However, we find that this distinction has injected unnecessary confusion into the legal issues at hand. It requires the trial court to determine at the outset whether a particular tool or device is "common" or not, and to give a different jury instruction depending upon this determination. See Fla.Std. Jury Instr. (Crim.), at 138. If a tool is considered "common," for instance, the jury instructions require actual proof that the tool was used to commit a burglary or trespass. On the other hand, if the tool is regarded as "not a common tool," the jury instructions only require the state to prove a fully formed criminal intent without specifying how such intent is to be established. Id.
What constitutes a burglary tool often cannot be determined from a particular tool or device's innate characteristics, but only from the context in which it is to be used. This is to say no more than that the intent must be gleaned from the totality of the circumstances in each case. Certainly, there will be instances in which a tool or device is so peculiarly adapted to the commission of a burglary or trespass as to render the state's burden of proof relatively easy to meet. On other occasions, because of common household usage of the tool or device, the state might not be able to shoulder its burden of proving beyond a reasonable doubt the intent to commit a felony.

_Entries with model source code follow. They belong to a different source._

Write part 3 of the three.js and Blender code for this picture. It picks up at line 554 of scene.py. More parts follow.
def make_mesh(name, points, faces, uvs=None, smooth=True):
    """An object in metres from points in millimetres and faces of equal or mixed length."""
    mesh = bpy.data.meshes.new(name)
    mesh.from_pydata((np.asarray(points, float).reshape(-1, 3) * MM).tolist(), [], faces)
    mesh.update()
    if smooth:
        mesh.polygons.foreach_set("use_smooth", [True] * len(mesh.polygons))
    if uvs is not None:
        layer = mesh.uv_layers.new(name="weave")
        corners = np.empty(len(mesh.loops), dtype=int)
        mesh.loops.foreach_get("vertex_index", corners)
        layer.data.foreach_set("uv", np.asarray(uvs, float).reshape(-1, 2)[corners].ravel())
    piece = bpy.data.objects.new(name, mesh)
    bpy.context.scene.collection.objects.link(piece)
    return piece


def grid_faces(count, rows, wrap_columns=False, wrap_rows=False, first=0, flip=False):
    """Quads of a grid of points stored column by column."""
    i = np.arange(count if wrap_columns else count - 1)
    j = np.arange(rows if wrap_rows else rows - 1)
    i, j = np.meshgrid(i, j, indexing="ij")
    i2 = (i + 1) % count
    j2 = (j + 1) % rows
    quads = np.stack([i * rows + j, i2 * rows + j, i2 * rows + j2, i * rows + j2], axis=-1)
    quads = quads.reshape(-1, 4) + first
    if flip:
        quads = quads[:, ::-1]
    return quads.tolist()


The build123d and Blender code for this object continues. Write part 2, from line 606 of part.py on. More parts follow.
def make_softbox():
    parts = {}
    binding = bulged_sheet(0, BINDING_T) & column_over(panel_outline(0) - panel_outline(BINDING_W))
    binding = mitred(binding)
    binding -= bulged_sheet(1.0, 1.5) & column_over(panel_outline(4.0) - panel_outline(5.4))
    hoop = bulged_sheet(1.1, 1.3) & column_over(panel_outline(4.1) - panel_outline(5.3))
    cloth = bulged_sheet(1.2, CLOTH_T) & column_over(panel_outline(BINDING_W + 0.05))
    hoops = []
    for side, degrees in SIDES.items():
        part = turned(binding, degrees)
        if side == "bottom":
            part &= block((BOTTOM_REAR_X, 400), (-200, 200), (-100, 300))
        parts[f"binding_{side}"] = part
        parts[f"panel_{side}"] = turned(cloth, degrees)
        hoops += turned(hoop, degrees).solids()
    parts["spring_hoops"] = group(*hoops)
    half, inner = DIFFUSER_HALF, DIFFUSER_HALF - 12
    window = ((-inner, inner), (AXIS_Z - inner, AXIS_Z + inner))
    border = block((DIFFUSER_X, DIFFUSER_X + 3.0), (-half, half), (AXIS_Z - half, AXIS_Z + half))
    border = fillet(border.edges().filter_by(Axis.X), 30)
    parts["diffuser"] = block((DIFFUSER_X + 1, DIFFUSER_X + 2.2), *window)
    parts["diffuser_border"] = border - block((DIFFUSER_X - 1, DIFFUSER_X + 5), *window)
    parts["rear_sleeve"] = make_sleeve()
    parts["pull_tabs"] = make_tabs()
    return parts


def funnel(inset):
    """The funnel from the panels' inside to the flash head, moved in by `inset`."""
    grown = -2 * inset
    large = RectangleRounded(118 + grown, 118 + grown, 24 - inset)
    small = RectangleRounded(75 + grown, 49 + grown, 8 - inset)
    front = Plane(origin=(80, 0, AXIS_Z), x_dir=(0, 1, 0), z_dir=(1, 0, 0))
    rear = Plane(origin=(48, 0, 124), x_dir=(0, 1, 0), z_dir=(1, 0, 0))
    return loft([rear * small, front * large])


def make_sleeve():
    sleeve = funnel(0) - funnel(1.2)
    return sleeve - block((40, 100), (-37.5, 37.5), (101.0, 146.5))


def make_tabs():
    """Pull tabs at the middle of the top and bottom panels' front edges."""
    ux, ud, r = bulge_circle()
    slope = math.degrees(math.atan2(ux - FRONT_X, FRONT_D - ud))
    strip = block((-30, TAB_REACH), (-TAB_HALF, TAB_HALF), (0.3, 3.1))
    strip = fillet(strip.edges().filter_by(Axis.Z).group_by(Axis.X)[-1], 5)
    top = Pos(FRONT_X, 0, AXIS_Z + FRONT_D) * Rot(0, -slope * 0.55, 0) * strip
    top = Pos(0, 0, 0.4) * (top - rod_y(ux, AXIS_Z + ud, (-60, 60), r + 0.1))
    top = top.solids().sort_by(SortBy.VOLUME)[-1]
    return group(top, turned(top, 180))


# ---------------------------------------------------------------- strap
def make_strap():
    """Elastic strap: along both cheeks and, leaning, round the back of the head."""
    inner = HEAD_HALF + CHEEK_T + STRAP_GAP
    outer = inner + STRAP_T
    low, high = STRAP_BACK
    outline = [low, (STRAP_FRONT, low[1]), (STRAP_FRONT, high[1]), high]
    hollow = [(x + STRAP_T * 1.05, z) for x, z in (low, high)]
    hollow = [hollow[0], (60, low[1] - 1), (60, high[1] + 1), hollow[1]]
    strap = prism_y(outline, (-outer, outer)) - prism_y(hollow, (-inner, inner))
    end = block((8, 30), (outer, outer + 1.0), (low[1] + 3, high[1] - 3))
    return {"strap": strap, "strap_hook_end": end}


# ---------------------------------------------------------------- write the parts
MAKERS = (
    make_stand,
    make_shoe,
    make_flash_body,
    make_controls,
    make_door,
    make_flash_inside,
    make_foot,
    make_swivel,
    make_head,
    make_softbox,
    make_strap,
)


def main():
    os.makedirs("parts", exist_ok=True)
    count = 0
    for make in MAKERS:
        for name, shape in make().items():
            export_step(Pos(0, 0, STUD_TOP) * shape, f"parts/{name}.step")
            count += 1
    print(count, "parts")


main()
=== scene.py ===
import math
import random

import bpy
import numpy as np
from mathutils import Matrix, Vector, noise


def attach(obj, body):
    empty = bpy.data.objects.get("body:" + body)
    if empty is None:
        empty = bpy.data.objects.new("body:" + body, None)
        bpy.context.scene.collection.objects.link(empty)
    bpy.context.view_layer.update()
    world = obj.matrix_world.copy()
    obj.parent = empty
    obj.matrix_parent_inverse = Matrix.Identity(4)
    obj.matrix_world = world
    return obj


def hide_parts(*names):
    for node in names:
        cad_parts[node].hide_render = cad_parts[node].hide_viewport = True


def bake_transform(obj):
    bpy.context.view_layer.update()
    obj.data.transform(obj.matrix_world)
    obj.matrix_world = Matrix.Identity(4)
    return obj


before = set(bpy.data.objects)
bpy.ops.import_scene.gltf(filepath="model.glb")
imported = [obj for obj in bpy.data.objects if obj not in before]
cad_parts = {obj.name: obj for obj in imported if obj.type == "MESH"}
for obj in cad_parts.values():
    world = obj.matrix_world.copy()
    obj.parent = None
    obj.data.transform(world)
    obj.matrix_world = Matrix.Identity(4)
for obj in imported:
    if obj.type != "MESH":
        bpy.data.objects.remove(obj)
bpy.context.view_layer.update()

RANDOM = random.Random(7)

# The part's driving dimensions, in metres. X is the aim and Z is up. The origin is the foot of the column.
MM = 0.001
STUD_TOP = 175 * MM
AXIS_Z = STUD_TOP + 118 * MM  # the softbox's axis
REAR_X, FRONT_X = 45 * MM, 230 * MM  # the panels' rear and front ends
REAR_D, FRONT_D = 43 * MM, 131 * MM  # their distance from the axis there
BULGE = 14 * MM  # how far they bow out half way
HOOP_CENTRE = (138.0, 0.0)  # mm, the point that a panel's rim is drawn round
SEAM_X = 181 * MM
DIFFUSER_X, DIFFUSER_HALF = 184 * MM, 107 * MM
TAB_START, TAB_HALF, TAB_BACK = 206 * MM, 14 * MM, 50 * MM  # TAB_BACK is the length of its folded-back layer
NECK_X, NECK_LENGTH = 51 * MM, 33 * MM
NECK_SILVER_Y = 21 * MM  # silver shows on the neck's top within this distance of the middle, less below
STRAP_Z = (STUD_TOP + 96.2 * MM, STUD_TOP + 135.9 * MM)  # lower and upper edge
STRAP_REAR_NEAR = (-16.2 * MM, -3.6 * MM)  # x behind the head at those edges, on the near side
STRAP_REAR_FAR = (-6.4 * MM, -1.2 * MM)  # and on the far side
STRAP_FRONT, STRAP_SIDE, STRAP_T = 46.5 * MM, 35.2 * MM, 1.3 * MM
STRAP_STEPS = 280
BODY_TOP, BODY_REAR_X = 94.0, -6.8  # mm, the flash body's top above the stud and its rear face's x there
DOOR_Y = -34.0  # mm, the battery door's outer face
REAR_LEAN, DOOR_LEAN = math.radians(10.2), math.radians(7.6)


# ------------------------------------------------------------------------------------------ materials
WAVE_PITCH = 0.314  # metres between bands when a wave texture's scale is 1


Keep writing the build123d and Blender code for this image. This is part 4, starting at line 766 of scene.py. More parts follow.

We do not believe any purpose is served by requiring the trial court to determine as a matter of law whether specific tools per se are "common" or not. The only real issue is whether the actions of the accused showed he or she was preparing to use the tool to commit a burglary or trespass. Thus, we recede from Foster and its progeny to the extent that they established different standards for common and uncommon tools or devices or otherwise are inconsistent with this opinion.
We now apply these principles to the facts of this case.
Although it is true that corpus delicti cannot be established solely by resort to a confession, Hodges v. State, 176 So.2d 91 (Fla. 1965), the existence of additional substantial direct or circumstantial evidence of a violation is enough to allow the case to go to a jury trial. Harris v. State, 72 Fla. 128, 72 So. 520 (1916); Tucker v. State, 64 Fla. 518, 59 So. 941 (1912); Holland v. State, 39 Fla. 178, 22 So. 298 (1897). To warrant trial, corpus delicti need not be proven beyond a reasonable doubt, but merely by evidence tending to show that a crime has been committed. See Stone v. State, 378 So.2d 765, 771 (Fla. 1979), cert. denied, 449 U.S. 986, 101 S.Ct. 407, 66 L.Ed.2d 250 (1980). We believe there is sufficient evidence establishing corpus delicti to warrant a trial by jury in this case.
Here, the accused was identified by a confidential informant, and was arrested in a frequently burglarized neighborhood while wearing socks on his hands, carrying a screwdriver, and attempting to jump a fence and run away. Even without the confession, this is sufficient evidence of criminal intent to establish prima facie the corpus delicti of a violation under section 810.06. Petitioner's activity in the particular neighborhood in question constitutes an overt act from which the requisite intent might be inferred by a jury of reasonable men and women. Once the corpus delicti is established, the state is entitled to introduce the confession, subject to any applicable constitutional restrictions, to meet its burden of proof.
We thus approve the opinion of the district court. To the extent that they conflict with this opinion, we disapprove K.W. v. State, 468 So.2d 368 (Fla. 2d DCA 1985), James v. State, 452 So.2d 1048 (Fla. 2d DCA 1984), Hubbell v. State, 446 So.2d 175 (Fla. 5th DCA 1984), Frame v. State, 388 So.2d 1381 (Fla. 2d DCA 1980), Preston v. State, 373 So.2d 451 (Fla. 2d DCA 1979), and Crosby v. State, 352 So.2d 1247 (Fla. 2d DCA 1977). Because our decision in State v. Thomas, 362 So.2d 1348 (Fla. 1978), reached a result in harmony with this opinion, we adhere to that decision.
Thomas stated that:
No crime is committed until the [tools] are in the actual or constructive possession of a person who is using or attempting to use the objects as burglary tools.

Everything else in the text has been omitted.